Although we don't believe in timing the market or panicking over market movements, we do like to keep an eye on big changes -- just in case they're material to our investing thesis.

What: Shares of B/E Aerospace Inc. (BEAV) finished the day with a 9% gain after topping out at a gain of nearly 13% this morning. The airline supply specialist is evidently exploring "strategic alternatives" and has retained Citigroup advisors to guide it through this process on the financial side. It has also retained law firm Shearman & Sterling for legal advice.

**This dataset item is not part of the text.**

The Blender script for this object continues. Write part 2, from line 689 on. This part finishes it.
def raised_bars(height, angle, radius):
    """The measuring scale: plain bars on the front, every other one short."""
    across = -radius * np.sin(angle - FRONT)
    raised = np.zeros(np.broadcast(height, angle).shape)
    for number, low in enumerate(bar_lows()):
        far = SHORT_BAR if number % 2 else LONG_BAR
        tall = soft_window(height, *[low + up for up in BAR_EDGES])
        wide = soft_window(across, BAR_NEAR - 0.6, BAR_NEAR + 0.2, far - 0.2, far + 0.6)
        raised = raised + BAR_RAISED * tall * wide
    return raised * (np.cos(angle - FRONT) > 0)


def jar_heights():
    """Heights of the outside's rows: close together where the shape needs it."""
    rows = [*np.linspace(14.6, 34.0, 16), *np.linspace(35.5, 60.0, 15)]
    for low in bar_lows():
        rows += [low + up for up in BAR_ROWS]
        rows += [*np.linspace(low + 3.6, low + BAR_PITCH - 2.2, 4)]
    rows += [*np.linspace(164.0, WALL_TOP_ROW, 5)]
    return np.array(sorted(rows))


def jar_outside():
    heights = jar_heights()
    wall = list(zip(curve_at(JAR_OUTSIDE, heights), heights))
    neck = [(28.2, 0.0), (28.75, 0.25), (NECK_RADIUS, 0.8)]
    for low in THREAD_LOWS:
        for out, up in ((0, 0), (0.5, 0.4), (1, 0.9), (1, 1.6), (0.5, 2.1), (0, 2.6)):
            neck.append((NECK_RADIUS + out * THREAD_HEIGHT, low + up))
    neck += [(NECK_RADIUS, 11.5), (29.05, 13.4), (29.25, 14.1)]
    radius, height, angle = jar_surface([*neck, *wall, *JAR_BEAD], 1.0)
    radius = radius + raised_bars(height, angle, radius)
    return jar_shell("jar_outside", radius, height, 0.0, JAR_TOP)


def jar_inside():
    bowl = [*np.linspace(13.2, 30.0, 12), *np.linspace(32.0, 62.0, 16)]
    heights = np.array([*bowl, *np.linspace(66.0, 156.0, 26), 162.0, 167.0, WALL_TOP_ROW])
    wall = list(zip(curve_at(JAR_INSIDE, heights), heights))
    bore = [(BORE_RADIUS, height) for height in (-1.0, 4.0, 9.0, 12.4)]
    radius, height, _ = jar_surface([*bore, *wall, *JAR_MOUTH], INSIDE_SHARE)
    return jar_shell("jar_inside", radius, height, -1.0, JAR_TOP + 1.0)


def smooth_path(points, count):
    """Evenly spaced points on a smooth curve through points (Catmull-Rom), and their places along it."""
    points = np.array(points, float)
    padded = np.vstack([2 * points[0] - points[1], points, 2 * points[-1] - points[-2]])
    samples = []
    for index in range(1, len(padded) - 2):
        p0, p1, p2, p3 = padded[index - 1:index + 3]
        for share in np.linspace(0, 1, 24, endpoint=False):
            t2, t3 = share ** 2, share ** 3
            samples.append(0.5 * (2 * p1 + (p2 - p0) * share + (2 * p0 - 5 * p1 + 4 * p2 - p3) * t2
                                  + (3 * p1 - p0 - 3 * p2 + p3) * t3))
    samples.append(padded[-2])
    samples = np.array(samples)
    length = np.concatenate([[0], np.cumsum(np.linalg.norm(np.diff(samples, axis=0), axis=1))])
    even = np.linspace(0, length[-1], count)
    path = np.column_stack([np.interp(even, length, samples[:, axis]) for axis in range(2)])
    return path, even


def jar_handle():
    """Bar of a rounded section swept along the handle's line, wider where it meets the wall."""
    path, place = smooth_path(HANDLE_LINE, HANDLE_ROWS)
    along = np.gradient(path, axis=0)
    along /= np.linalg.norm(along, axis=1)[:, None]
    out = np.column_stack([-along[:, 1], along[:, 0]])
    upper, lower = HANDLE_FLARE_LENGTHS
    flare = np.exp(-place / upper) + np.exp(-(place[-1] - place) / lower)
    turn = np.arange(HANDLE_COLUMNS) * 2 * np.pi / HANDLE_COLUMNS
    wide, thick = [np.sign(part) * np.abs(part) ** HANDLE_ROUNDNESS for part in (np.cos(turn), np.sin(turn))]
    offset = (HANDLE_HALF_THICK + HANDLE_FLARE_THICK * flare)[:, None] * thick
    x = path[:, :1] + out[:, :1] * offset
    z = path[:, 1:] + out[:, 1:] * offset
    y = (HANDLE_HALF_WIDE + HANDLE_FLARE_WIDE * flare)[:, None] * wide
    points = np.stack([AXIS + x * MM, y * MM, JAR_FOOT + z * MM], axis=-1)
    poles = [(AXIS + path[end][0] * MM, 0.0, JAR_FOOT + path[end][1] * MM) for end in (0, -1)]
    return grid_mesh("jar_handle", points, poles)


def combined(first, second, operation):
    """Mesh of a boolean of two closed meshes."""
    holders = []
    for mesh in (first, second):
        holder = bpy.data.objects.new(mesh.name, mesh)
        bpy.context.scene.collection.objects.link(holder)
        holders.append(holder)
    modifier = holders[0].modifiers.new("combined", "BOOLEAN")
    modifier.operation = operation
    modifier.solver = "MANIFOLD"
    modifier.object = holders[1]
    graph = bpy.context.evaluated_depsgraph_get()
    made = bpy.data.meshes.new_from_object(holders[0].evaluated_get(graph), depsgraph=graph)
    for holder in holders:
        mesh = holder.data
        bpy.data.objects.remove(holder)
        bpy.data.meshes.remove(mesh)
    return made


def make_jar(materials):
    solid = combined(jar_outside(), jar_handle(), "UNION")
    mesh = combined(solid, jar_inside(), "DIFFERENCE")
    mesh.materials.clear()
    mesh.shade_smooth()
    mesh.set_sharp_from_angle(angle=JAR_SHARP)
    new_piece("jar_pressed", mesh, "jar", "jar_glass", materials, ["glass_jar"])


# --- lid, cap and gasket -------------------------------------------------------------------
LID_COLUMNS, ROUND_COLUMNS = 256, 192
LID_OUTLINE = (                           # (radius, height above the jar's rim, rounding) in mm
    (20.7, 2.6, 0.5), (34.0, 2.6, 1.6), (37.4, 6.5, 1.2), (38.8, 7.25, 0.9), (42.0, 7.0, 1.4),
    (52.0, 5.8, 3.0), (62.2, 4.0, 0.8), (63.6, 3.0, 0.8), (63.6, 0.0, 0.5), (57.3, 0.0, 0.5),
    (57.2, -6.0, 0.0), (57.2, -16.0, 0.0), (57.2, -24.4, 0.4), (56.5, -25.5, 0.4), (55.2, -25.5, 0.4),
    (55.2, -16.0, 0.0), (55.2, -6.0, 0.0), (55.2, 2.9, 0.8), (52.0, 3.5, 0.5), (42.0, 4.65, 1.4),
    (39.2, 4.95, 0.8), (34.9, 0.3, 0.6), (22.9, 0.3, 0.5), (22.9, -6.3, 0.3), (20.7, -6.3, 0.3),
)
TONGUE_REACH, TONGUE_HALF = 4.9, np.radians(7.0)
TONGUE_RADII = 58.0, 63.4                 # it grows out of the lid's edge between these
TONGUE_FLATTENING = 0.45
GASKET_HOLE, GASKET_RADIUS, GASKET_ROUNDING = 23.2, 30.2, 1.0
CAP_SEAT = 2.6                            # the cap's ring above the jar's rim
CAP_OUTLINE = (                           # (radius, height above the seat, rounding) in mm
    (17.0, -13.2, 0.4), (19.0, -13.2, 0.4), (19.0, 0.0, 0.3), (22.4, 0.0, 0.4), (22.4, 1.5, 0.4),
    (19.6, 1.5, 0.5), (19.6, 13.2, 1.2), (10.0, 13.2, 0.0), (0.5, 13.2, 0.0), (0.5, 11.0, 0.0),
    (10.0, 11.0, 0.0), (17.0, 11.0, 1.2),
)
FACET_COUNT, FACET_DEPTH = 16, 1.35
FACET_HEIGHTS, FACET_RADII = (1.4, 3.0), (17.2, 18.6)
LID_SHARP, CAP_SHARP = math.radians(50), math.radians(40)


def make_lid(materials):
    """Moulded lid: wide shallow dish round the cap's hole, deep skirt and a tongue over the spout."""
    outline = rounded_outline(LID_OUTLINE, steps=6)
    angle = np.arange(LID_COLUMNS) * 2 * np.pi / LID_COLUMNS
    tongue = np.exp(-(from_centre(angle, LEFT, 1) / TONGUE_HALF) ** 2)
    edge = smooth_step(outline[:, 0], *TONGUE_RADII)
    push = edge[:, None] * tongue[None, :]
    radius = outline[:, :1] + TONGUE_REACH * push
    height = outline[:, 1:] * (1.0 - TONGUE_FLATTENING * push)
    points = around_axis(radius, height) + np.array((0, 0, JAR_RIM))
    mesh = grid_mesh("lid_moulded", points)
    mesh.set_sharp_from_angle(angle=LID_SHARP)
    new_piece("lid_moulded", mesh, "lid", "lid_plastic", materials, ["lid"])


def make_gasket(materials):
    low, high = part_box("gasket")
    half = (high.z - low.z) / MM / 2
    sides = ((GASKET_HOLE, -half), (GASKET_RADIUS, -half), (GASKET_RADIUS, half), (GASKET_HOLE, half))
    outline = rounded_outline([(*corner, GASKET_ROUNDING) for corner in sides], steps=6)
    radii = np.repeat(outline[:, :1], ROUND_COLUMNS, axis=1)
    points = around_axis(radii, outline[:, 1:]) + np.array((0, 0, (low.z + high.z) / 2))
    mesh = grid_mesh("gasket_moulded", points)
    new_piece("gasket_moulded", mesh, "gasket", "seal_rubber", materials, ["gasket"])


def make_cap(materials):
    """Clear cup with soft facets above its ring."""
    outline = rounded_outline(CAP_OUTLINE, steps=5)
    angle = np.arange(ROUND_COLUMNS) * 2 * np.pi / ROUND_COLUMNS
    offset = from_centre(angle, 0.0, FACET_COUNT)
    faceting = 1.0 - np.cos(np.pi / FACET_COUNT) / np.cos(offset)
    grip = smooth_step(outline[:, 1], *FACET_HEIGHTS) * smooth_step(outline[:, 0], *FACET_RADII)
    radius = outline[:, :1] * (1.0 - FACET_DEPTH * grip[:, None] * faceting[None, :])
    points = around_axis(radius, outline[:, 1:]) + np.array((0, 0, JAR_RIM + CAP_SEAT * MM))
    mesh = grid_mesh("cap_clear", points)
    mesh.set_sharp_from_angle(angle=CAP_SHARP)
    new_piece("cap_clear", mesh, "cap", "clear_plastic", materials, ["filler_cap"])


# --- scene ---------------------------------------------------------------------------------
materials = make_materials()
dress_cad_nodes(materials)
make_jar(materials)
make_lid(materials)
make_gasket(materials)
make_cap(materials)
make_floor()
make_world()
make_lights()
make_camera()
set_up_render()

So what: B/E reported its earnings a little less than two weeks ago, and there was little indication that the company might need to change its course after beating Wall Street on both its top and bottom lines. However, the company issued an unexpected press release this morning to announce that it might either sell itself to a larger firm or divest part of its business. However, the press release cautions that "no decision has been made, and there can be no assurance that the Board's exploration of the Company's strategic alternatives will result in any transaction being entered into or consummated."

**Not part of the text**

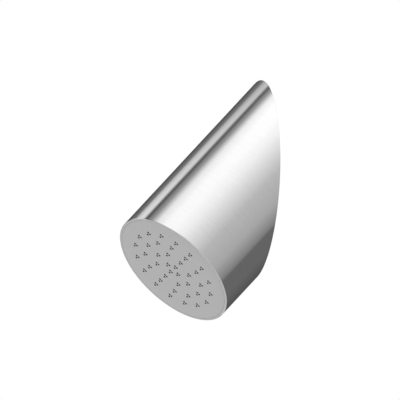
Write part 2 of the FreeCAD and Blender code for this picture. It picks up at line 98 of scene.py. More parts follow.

Now what: B/E has shown its investors nothing but strength and solidity over the past few years. Its shares have gained over 500%, while earnings have grown over 150% and free cash flow was nearly quadrupled, since late 2009. The company does have nearly $2 billion in long-term debt, but it's had no difficulty managing that debt before. Wall Street's analysts also expect the company to continue growing at a brisk pace as it serves the needs of the world's many airlines. All in all, there's no reason why today's announcement should change anyone's mind about B/E's stock. It's still a solid company with good prospects, and unless its management finds a buyer or does something similarly earth-shaking, B/E should continue to be a worthwhile investment for the long term.